Nitekim Financial Times gazetesi ve The Economist dergisi de CP veya LP hiçbirini tavsiye etmeyeceğini lan etti.Bu önemli seçimlerin, seçmenlere iyi seçenekler sunmadığını belirtti. Aynı şekilde eski başbakanlar John Major (CP) ve Tony Blair (LP) de partilerini desteklemeyeceklerini açıkladılar.Seçmenlere partilerine duydukları bağlılığı bir kenara bırakıp oylarını, ülke için bir felaket olan Brexit’i engellemek için taktiksel bir biçimde kullanmaları çağrısında bulundular.
Asıl sorun, sonuçlar bir yana bu seçimlerin, İkinci Dünya Savaşı’ndan beri ülke için en önemli sayılan bir konuda tartışmalardan ve karışıklıktan bıkan seçmenlerin umdukları gibi, Brexit meselesini kesin bir şekilde çözmeyecek olmasıdır.

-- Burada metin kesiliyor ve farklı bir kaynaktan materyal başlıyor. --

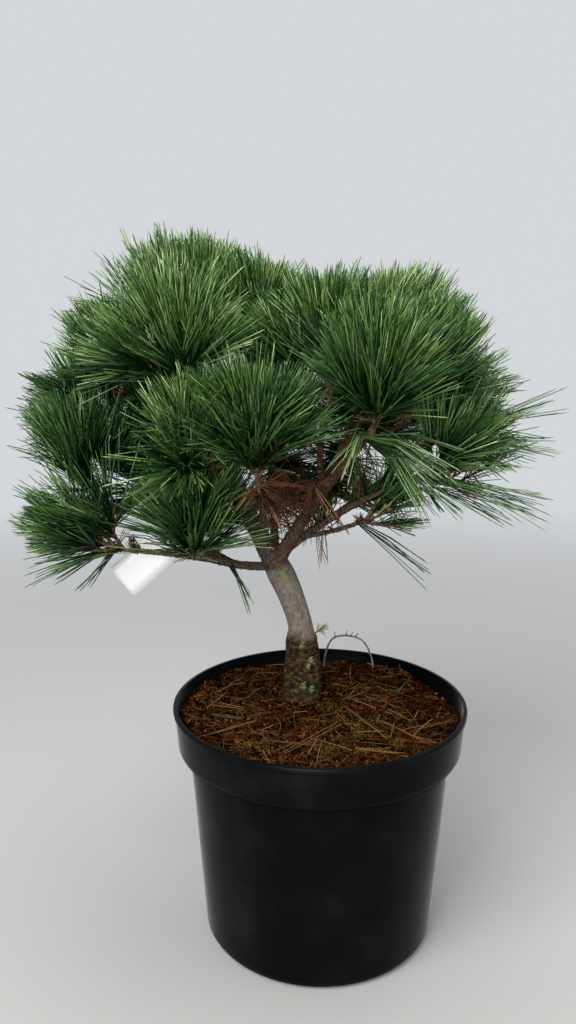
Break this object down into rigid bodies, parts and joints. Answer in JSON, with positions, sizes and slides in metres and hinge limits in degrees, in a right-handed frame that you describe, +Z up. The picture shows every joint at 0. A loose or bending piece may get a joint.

Johnson, sahte sloganı “Brexit’i gerçekleştirelim” ile  seçimleri kazanıp çoğunluğu elde etse de mesele kapanmayacak. Çünkü AB’den ayrılmak, yeni bir tartışmanın, uzun bir bekleyişin ve daha şiddetli sıkıntıların başlangıcı olacak.
İngiltere’nin Brexit’ten sonra Avrupa Birliği ile bir serbest ticaret anlaşmasına ulaşma müzakarelerinin çetrefilli geçeceği konusunda neredeyse bir görüş birliği var.

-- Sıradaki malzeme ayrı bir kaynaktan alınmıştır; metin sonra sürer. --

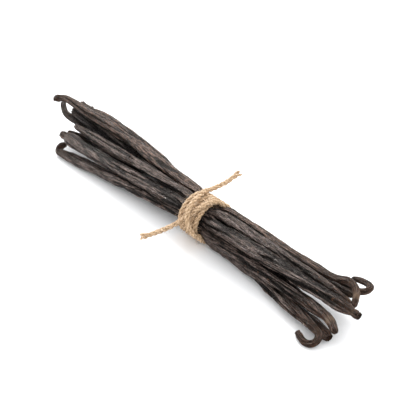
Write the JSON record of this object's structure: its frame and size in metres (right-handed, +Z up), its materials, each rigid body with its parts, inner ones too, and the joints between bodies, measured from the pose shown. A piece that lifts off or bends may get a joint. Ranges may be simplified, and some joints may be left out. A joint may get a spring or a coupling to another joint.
{
  "type": "bundle of vanilla pods",
  "caption": "Long thin dried vanilla pods, wrinkled and dark, gathered side by side and tied round the middle with turns of jute twine that end in two loose tails.",
  "frame": {"origin": "middle of the bundle's length and width, on the table it lies on", "axes": "+X along the pods towards their curled near ends, +Y across the bundle, +Z up"},
  "size_m": [0.192, 0.049, 0.0209],
  "materials": {
    "pod_dark": "satin",
    "pod_brown": "satin",
    "jute": "matt"
  },
  "bodies": {
    "root": {"pod_top": "pod_brown", "pod_crown": "pod_dark", "pod_front_top": "pod_dark", "pod_front_low": "pod_dark", "pod_hooked": "pod_dark", "pod_under": "pod_dark", "pod_looped": "pod_brown", "pod_heart": "pod_dark", "pod_slender": "pod_dark", "twine": "jute"}
  },
  "joints": []
}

Birçok kişi, müzakarelerin, Brexit akımına kapılanların, ondan umutlu olanların ve ona kananların tahmin ettiklerinden daha uzun sürmesine neden olacak zehirli bir ortamda yürütüleceğini düşünüyor.
İşçi Partisi seçimleri kazanıp, Brexit karşıtı Liberal Demokratlar (LDP), İskoç Ulusal Partisi (SNP) ve diğer küçük partilerin yardımıyla bir hükümet kurmasını sağlayacak bir sonuç elde etse bile o da bu sorunu hızlı bir şekilde çözemeyecek. Zira AB ile yeni bir anlaşmaya ulaşmak için yeniden müzakareler yürütmek, sonrasında İngiliz halkının birlikten ayrılmak ile kalmak arasında bir seçim yapması için bu anlaşmayı halk oylamasına sunmak zorunda kalacak.
2016 referandumundan itibaren Britanya siyasetinin çehresini değiştiren Brexit krizi, hemen sona ermeyecek.
Neden olduğu çatlaklar ve sorunlar ise, önümüzdeki uzun bir süre görünür olmaya devam edecek.